Back of house also tend to call taxis for drunk people and/or walk them home. If people are very drunk Back of house will shift them to available chillout space and periodically circulate among the people in there to check on them, recovery position is worth learning.

Back of house tend not to get so drunk as they’re busy keeping idiots at bay, usually they’ll drink early and sober up in time as their workload increases from the middle of the party onwards as alcohol consumption increases.

The Cleanup

The faster a cleanup can happen the less effort it will take.

Get some sleep, then once you wake up in the morning get some liquids down yourself, as well as something like toast to give you energy. Now get the black bags out.

The first thing to do is sort glasses, these will be hidden everywhere (bookshelves, under tables and chairs, behind sofas). If a glass has liquid in it assume its poisonous, chuck the damn stuff. After step one you should at least be able to move about the place without risking too much spillage. Chuck thin plastic glasses (or pile them on a paper table cloth) at this stage. Pile the others in the kitchen for washing and reuse.

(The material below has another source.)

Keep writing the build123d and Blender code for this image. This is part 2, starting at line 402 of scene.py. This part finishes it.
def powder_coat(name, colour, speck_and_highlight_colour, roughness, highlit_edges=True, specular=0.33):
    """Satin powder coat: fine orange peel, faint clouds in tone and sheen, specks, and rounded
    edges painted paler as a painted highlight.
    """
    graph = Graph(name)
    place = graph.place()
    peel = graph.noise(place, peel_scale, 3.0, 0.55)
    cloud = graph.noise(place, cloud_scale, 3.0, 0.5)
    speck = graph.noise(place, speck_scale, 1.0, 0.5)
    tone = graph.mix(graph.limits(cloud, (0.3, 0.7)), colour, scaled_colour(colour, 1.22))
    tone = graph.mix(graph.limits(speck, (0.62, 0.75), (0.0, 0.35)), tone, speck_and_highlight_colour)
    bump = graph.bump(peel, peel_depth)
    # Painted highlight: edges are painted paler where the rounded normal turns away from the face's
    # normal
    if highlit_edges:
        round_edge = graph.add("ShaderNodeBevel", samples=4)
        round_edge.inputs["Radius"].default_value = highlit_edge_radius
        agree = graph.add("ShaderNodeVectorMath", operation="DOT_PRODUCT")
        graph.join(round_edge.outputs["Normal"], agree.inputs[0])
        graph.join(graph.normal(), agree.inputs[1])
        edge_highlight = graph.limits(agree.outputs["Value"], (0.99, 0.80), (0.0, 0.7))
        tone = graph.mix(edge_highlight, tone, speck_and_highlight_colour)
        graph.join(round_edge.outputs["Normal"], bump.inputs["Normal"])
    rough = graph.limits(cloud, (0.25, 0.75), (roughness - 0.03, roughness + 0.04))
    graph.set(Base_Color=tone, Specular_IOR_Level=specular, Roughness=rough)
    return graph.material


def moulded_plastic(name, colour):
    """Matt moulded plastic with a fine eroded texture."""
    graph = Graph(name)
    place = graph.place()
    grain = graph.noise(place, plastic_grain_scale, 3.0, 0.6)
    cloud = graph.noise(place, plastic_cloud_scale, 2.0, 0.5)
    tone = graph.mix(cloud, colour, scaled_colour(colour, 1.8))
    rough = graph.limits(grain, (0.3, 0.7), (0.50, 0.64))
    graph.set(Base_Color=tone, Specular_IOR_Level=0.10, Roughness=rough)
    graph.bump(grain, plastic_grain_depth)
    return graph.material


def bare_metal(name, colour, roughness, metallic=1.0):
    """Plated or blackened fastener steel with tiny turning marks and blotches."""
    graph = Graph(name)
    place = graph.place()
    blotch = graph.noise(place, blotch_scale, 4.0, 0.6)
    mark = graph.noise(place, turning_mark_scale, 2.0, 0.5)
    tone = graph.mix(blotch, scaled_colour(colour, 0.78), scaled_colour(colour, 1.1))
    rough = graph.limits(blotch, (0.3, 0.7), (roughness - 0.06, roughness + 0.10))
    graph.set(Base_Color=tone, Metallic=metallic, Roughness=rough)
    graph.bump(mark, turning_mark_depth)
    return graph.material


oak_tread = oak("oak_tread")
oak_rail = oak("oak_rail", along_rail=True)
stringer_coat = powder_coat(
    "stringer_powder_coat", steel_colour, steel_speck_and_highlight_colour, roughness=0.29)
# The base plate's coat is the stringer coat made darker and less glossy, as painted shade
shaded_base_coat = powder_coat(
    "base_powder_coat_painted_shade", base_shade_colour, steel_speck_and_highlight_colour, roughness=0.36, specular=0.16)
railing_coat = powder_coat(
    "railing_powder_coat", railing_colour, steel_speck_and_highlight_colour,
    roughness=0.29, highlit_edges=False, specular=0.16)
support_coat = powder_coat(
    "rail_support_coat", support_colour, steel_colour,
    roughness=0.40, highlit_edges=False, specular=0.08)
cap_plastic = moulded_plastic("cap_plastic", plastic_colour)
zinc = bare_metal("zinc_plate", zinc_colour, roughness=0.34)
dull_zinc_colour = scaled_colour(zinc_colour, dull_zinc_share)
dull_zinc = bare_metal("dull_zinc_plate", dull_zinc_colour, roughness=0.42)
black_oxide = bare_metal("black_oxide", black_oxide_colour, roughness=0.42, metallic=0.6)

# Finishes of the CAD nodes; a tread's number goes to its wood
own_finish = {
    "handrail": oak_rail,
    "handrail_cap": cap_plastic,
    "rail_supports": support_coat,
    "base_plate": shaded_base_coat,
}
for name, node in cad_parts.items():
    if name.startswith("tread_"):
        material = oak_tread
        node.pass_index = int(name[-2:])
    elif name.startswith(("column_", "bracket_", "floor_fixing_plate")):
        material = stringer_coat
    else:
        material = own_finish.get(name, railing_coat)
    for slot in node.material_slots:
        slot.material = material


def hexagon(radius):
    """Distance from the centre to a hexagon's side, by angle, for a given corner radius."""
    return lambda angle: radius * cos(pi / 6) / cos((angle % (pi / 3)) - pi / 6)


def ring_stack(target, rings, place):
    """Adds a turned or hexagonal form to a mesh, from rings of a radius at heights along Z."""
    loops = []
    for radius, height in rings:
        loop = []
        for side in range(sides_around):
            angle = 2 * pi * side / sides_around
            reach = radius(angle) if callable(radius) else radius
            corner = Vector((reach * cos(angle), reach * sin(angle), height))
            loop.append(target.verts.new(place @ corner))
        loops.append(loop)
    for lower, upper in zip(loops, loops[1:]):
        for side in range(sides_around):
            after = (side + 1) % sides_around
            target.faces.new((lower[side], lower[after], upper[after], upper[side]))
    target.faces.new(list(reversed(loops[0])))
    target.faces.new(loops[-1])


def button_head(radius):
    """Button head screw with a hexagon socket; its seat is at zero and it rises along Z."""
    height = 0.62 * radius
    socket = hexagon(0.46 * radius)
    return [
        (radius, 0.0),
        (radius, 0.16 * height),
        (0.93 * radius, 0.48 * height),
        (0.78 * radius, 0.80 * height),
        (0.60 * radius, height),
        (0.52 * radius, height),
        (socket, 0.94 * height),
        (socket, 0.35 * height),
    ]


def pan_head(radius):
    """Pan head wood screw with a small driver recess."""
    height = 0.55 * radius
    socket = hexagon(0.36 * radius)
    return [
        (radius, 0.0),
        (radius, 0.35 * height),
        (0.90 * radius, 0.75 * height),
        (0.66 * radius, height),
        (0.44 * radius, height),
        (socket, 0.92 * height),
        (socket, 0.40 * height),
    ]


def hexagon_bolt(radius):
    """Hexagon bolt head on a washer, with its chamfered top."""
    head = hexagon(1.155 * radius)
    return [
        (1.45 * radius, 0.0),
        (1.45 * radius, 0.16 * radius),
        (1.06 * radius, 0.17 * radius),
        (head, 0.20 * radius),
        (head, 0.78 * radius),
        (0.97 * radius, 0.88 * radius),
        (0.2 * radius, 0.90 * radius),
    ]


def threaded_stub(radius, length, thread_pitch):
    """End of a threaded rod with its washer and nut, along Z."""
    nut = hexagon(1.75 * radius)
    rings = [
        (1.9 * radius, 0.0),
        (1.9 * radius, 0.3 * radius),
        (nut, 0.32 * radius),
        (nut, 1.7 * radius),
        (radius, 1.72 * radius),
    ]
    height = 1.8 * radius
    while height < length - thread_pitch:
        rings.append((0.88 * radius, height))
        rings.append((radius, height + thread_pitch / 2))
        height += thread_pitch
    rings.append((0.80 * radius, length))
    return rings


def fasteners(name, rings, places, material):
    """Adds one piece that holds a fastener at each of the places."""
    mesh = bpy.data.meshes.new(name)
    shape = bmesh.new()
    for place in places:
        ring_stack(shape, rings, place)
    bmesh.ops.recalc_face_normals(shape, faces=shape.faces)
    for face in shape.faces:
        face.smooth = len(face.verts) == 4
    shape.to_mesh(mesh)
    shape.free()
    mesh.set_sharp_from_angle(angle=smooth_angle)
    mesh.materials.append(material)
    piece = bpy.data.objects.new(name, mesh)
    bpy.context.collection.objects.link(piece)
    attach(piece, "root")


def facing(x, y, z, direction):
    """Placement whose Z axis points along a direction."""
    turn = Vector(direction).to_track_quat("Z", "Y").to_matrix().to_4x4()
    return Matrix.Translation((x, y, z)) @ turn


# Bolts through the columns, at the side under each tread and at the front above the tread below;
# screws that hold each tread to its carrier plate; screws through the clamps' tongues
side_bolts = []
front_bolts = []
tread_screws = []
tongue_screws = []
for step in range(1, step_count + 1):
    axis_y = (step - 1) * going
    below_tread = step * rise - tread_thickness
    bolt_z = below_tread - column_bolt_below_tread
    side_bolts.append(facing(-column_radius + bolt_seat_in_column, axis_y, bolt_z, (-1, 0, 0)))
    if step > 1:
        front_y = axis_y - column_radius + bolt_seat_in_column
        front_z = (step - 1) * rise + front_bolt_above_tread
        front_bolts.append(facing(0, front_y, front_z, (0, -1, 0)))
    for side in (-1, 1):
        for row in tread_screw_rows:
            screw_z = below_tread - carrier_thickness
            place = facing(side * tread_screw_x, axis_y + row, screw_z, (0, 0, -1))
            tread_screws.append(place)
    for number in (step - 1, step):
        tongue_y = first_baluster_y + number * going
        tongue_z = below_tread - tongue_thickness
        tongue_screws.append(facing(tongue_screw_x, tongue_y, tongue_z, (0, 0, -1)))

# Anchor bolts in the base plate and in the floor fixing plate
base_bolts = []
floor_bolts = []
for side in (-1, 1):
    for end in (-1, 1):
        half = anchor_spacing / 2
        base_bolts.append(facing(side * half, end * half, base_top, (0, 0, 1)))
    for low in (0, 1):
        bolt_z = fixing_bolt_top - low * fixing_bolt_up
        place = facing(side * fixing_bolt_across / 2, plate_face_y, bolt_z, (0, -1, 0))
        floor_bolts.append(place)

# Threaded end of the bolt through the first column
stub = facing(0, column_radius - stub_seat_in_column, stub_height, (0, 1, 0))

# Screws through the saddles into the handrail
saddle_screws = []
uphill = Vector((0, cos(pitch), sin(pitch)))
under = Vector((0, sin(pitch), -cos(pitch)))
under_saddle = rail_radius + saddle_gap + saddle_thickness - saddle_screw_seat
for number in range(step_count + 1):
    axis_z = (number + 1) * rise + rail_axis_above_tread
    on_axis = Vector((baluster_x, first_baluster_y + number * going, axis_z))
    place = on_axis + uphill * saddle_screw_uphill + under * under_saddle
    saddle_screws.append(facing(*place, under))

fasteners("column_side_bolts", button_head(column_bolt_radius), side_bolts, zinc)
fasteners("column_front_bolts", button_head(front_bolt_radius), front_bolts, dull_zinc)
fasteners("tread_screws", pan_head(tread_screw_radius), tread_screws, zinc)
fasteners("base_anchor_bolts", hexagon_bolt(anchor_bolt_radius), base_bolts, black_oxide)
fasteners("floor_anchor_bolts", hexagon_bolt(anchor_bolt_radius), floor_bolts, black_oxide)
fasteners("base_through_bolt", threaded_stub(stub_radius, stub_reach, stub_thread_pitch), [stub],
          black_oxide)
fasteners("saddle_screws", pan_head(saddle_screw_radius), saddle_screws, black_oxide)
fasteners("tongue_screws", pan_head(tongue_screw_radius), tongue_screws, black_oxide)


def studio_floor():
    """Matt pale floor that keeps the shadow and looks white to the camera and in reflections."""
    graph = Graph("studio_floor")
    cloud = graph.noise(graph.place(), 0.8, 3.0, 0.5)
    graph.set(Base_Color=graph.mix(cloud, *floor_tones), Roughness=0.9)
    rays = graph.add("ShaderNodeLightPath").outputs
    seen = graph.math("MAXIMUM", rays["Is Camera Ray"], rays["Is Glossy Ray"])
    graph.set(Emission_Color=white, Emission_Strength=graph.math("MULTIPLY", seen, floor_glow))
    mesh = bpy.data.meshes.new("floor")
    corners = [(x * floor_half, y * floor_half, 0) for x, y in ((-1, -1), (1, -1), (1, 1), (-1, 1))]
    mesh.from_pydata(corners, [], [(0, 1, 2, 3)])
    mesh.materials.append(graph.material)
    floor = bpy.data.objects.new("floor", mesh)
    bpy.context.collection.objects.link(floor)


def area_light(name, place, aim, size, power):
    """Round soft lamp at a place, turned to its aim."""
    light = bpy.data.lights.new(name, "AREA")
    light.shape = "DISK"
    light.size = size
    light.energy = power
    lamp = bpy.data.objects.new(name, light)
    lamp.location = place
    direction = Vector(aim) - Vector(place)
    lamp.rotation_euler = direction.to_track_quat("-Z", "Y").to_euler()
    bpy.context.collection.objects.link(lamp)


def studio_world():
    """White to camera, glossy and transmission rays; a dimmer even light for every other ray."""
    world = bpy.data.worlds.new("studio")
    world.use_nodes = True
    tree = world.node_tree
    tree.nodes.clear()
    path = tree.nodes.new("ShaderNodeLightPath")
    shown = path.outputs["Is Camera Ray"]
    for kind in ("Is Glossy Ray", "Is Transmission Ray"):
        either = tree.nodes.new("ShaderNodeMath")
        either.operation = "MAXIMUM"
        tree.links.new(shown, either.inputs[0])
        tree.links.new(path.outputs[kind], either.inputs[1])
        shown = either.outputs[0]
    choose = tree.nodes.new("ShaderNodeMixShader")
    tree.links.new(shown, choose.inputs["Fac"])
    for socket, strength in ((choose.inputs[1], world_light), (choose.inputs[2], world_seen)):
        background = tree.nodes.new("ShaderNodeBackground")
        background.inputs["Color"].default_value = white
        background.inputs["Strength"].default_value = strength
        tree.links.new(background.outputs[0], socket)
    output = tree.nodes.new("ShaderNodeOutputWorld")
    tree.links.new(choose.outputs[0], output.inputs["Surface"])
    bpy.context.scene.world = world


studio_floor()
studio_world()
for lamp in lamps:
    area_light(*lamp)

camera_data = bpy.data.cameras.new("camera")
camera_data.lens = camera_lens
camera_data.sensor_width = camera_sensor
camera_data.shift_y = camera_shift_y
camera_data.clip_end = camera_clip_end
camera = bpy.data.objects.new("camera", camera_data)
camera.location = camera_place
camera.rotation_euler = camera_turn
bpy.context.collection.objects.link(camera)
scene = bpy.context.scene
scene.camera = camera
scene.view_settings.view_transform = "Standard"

Second do other crap. There will be plates of food and rubbish laying about. If you’ve used paper plates just bag them whole. Otherwise scrape plates into the bin and stack for cleaning. If there are bowls of crisps or sweets check them for liquid, if they’re damp then just chunk the whole lot, you have no idea whats covering them.

Next do bottles, gather these up, find lids for those that are missing them. Form them into four piles: Empties, to be concentrated, to be used, to be stored.

Wash the empties, put them in the recycling right now, not later. If you’ve several half bottles of vodka (probably stolly) or similar then get a funnel and concentrate them into the minimal number of full bottles, wash the rest and recycle them.

Those without lids or that don’t keep (wine especially) put to one side, these need to be drunk by the cleanup crew or after-party volunteers or otherwise find homes to go too.

Finally store the rest of the drinks in a travelling pile for the next party and bring them along like a good neighbour.

That should be it, pile the remainder onto paper table clothes and black bag them, or just bin-bag everything. Run the hoover over the floor then have a bacon sarnie for lunch, job done.